PREPROCESSING OF HISTORICAL MANUSCRIPTS USING PHASE CONGRUENCY FEATURES AND GAUSSIAN MIXTURE MODEL
Epigraphs are important sources of reshaping our history and culture. It is the necessity of the day to preserve them for the use of future generation. Modern paleographers find it difficult to decipher the information in the epigraphs these days because of number of reasons. It is due to the erosion of document material over the period of time, due to the existence of different types of noises and unknown character sets of ancient time. To read the information in these types of documents, first characters have to be extracted. Here, we are proposing a model for the extraction of characters through binarization and removal of background noise.
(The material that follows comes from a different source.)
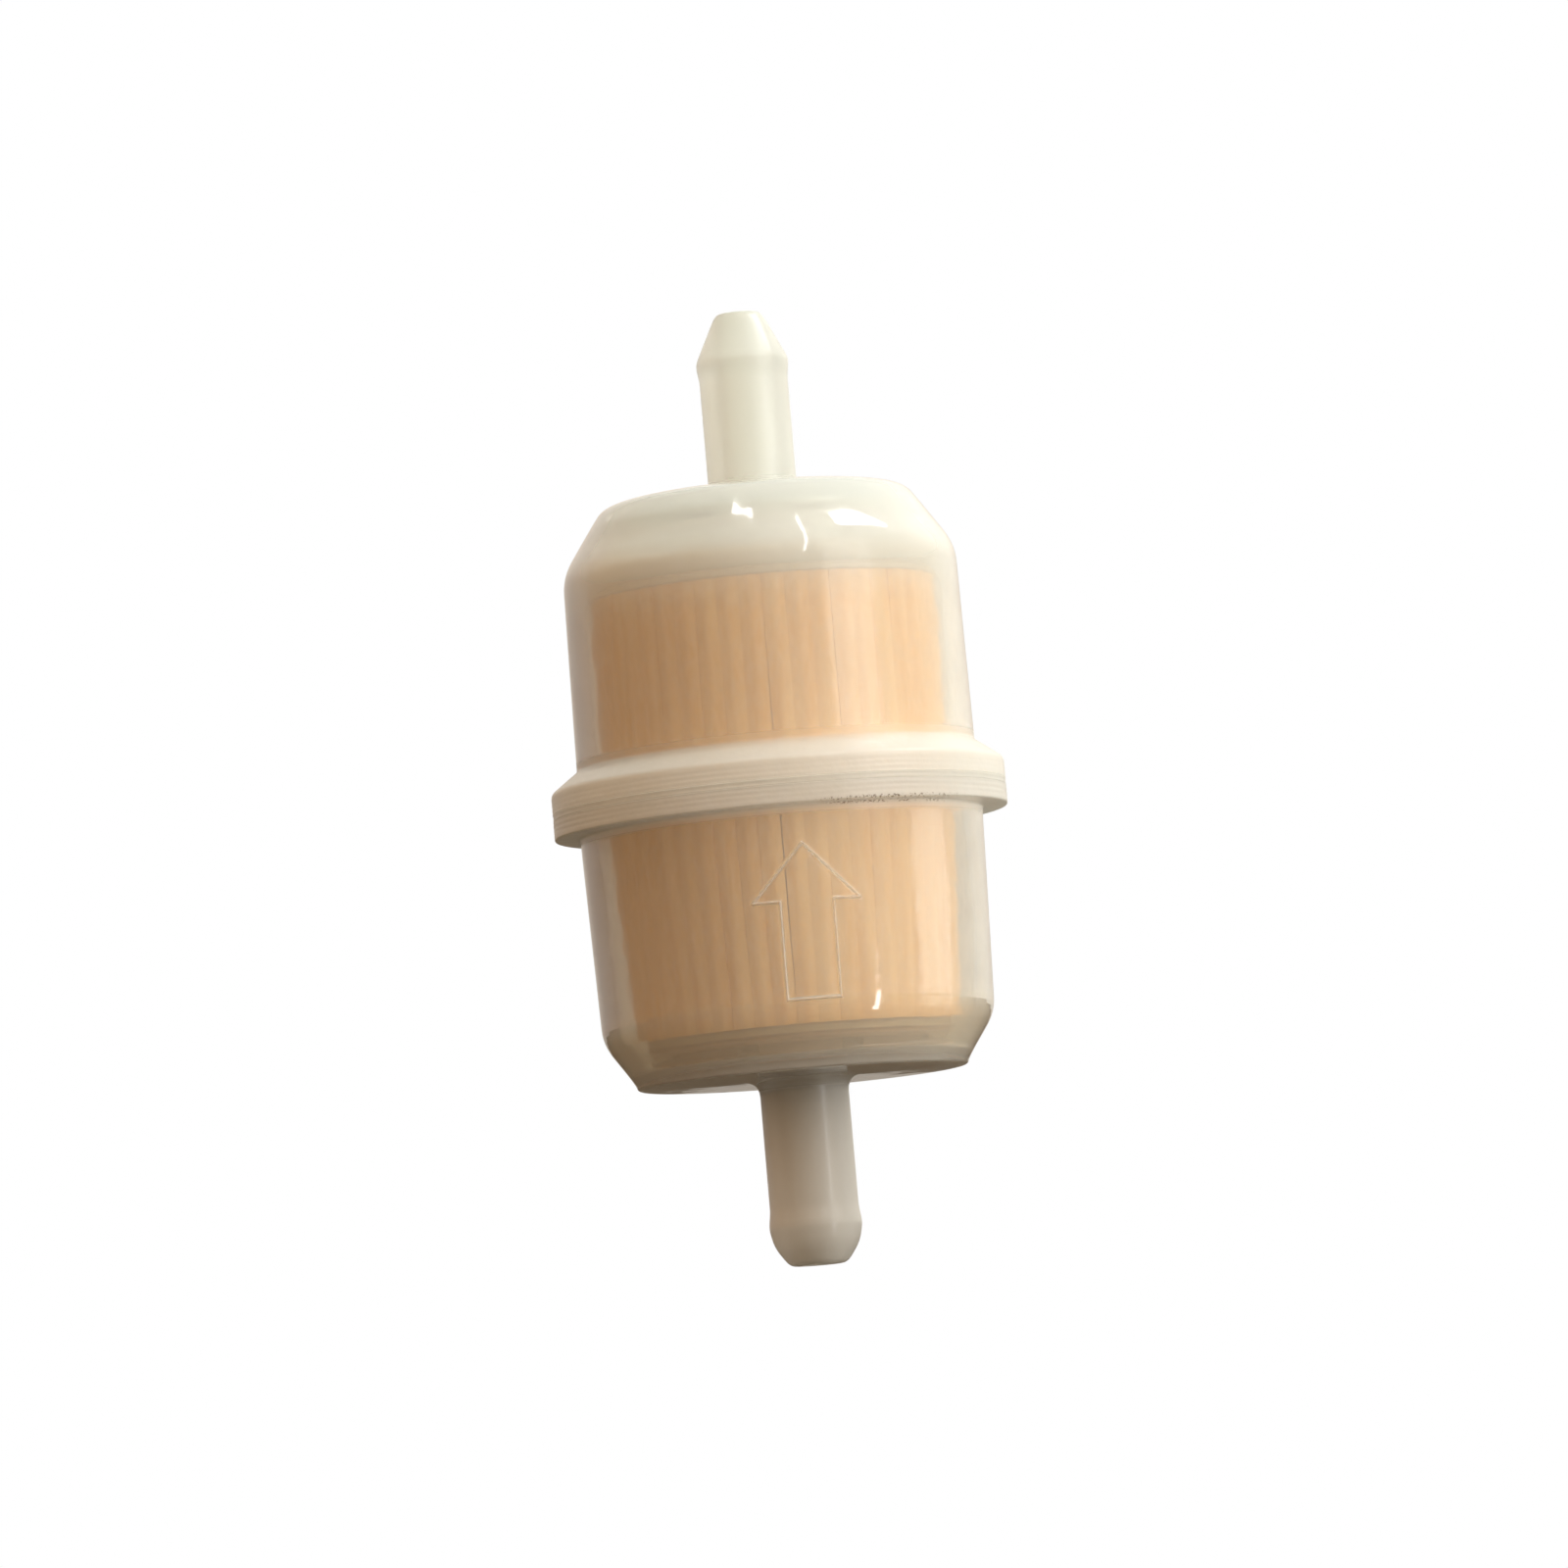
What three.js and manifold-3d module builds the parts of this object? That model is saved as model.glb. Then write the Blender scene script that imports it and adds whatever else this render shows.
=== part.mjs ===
// In-line fuel filter for a small petrol engine: two nylon mouldings welded at a flange round the middle,
// a barbed hose stub on each end, and a capped tube of pleated paper inside.
// Millimetres, +Z up along the flow. The inlet is at the bottom and the outlet at the top.
// Heights in this file are measured from the weld plane; the last group moves the origin to mid-length.

import * as THREE from 'three';
import { mergeVertices } from 'three/addons/utils/BufferGeometryUtils.js';
import Module from 'manifold-3d';

const wasm = await Module();
wasm.setup();

// Revolved pieces
const SEGMENTS = 48; // flats round a revolved piece
const CURVE_STEPS = 3; // points along each rounded corner of a profile
const POINT_TOLERANCE = 1e-4; // points closer than this are one point

// Flange and walls, the same on both halves
const RIM_RADIUS = 18.2;
const WALL = 1.4;
const END_WALL = 1.5;
const KINK_INSET = { radius: 1.15, height: 0.8 }; // from the kink outside to the one inside
const DRUM_END_RISE = 0.3; // the taper inside starts this much nearer the flange

// The half that holds the outlet, heights up from the weld plane.
// Past the drum the wall tapers in to a kink, then a little more steeply to the crown, and rounds over.
const OUTLET = {
  rimTop: 1.9,
  shoulderTop: 3.55, // the flange slopes in to the drum on this side
  drumRadius: 16.0,
  drumEnd: { radius: 15.82, height: 19.3 },
  kink: { radius: 14.1, height: 21.85 },
  crown: { radius: 13.1, height: 23.3 },
  crownCorner: { radius: 12.3, height: 24.4 },
  flatRadius: 10.3,
  end: 24.8,
  tip: 39.5,
  stemFillet: 0.8,
  nose: { length: 3.8, belly: { radius: 2.95, drop: 2.3 }, shoulder: { radius: 2.2, drop: 0.8 } },
  socket: { inner: 5.4, outer: 6.8, mouth: 20.3 }, // the element's neck seals in this socket
};

// The half that holds the inlet, heights down from the weld plane
const INLET = {
  rimTop: 1.8,
  shoulderTop: 1.8, // the flange is a square step on this side
  drumRadius: 16.17,
  drumEnd: { radius: 15.72, height: 18.3 },
  kink: { radius: 13.8, height: 21.1 },
  crown: { radius: 13.35, height: 21.85 },
  crownCorner: { radius: 13.2, height: 22.3 },
  flatRadius: 12.6,
  end: 22.3,
  tip: 37.25,
  stemFillet: 1.3,
  nose: { length: 2.9, belly: { radius: 3.45, drop: 1.4 }, shoulder: { radius: 2.35, drop: 0.25 } },
};

// Hose stubs, for a hose of 6 to 6.35 mm bore
const BORE_RADIUS = 1.5;
const STEM_RADIUS = 3.55;
const BARB_RADIUS = 3.7;
const BARB_LAND = 0.5;
const BARB_BACK = 1.1; // the slope from the barb's land back to the stem
const TIP_RADIUS = 1.7;
const TIP_ROUND = 0.25;

// Weld bead between the halves
const WELD_HALF = 0.25;
const WELD_OUTER = 17.95;
const WELD_CROWN = 18.1;
const WELD_INNER = 14.9;

// Flow arrow: a thin raised outline on the front of the inlet half, pointing at the flange
const ARROW = { tip: 4.8, base: 17.0, headLength: 4.5, headHalf: 4.25, shaftHalf: 2.1, turn: 5.2 };
const ARROW_LINE = 0.38; // width of the raised line
const ARROW_PROUD = 0.22;
const ARROW_ROOT = 0.5; // how deep the line's root is let into the wall

// Pleated paper
const PLEATS = 48;
const PAPER = { bottom: -18.6, top: 16.8 };
const PAPER_FOOT_SCALE = 0.935; // the pleats draw in towards the smaller inlet cap
const OUTER_FOLD = { radius: 13.9, half: 0.32, crease: 13.3, creaseHalf: 0.08 };
const INNER_FOLD = { radius: 6.7, half: 0.28, crease: 7.4, creaseHalf: 0.08 };
const SEAM = { inner: 12.6, outer: 13.7, half: 0.3 };

// Caps, adhesive, core and seal
const CAP_SEAT = 0.8; // the adhesive's inner edge stands this far clear of the core
const OUTLET_CAP = { bottom: 17.6, top: 19.1, radius: 14.0, edge: 0.4 };
const NECK = { inner: 3.0, outer: 3.9, top: 22.8 };
const INLET_CAP = { bottom: -19.7, top: -19.1, radius: 12.2, edge: 0.25 };
const CORE = { inner: 4.7, outer: 5.5, segments: 24 };
const CORE_HOLES = { radius: 1.3, sides: 8, columns: 6, rows: 5, rowStep: 6.4 };
const SEAL = { clearance: 0.05, height: 21.5, quarterSteps: 2 };

// The inlet cap's foot stands on the end wall, in lugs with gaps between them for the fuel to pass
const FOOT = { inner: 9.0, outer: 10.6, gaps: 8, gapWidth: 1.8, root: 0.3 };

// ---------------------------------------------------------------- solids

/** A geometry with only shared positions, its faces pointing out. */
function closed(geometry) {
  geometry.deleteAttribute('normal');
  geometry.deleteAttribute('uv');
  const merged = mergeVertices(geometry, POINT_TOLERANCE);
  const place = merged.getAttribute('position');
  const index = Array.from(merged.getIndex().array);
  const corners = [new THREE.Vector3(), new THREE.Vector3(), new THREE.Vector3()];
  const kept = [];
  let volume = 0;
  for (let i = 0; i < index.length; i += 3) {
    const [a, b, c] = index.slice(i, i + 3);
    if (a === b || b === c || c === a) {
      continue;
    }
    corners.forEach((corner, n) => corner.fromBufferAttribute(place, [a, b, c][n]));
    volume += corners[0].dot(corners[1].clone().cross(corners[2]));
    kept.push(a, b, c);
  }
  merged.setIndex(volume < 0 ? kept.reverse() : kept);
  return merged;
}

/** The solid swept by a closed outline of (radius, height) turned about Z. */
function revolved(outline, segments = SEGMENTS) {
  const points = outline.filter((p, n) => n === 0 || p.distanceTo(outline[n - 1]) > POINT_TOLERANCE);
  if (points[0].distanceTo(points.at(-1)) > POINT_TOLERANCE) {
    points.push(points[0].clone());
  }
  const geometry = new THREE.LatheGeometry(points, segments);
  geometry.rotateX(Math.PI / 2);
  return closed(geometry);
}

/** A flat-faced ring, with the given chamfer on its outer edges. */
function ring(inner, outer, bottom, top, edge = 0, segments = SEGMENTS) {
  const path = new THREE.Path();
  path.moveTo(inner, bottom);
  path.lineTo(outer - edge, bottom);
  path.lineTo(outer, bottom + edge);
  path.lineTo(outer, top - edge);
  path.lineTo(outer - edge, top);
  path.lineTo(inner, top);
  return revolved(path.getPoints(), segments);
}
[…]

This consists of phase feature based preprocessing and Gaussian model based background elimination using expectation maximization (EM) algorithm. Enhancement and preprocessing are carried out using different types of specialized filters which help in character extraction. Two phase features namely weighted mean phase angle (PAmean) and maximum moment of phase congruency covariance (PCCmax) are calculated to differentiate the foreground from the background. EM algorithm removes the background noise completely where foreground characters are untouched. Image is binarized by considering the phase coherence based algorithms and finally background elimination is done. Proposed algorithm is tested on different historical documents and experimental results show the robustness of proposed method on various inscriptions. Results obtained are matched with many of the classical algorithms currently in existence.
inscription, binarization, phase congruency, expectation maximization.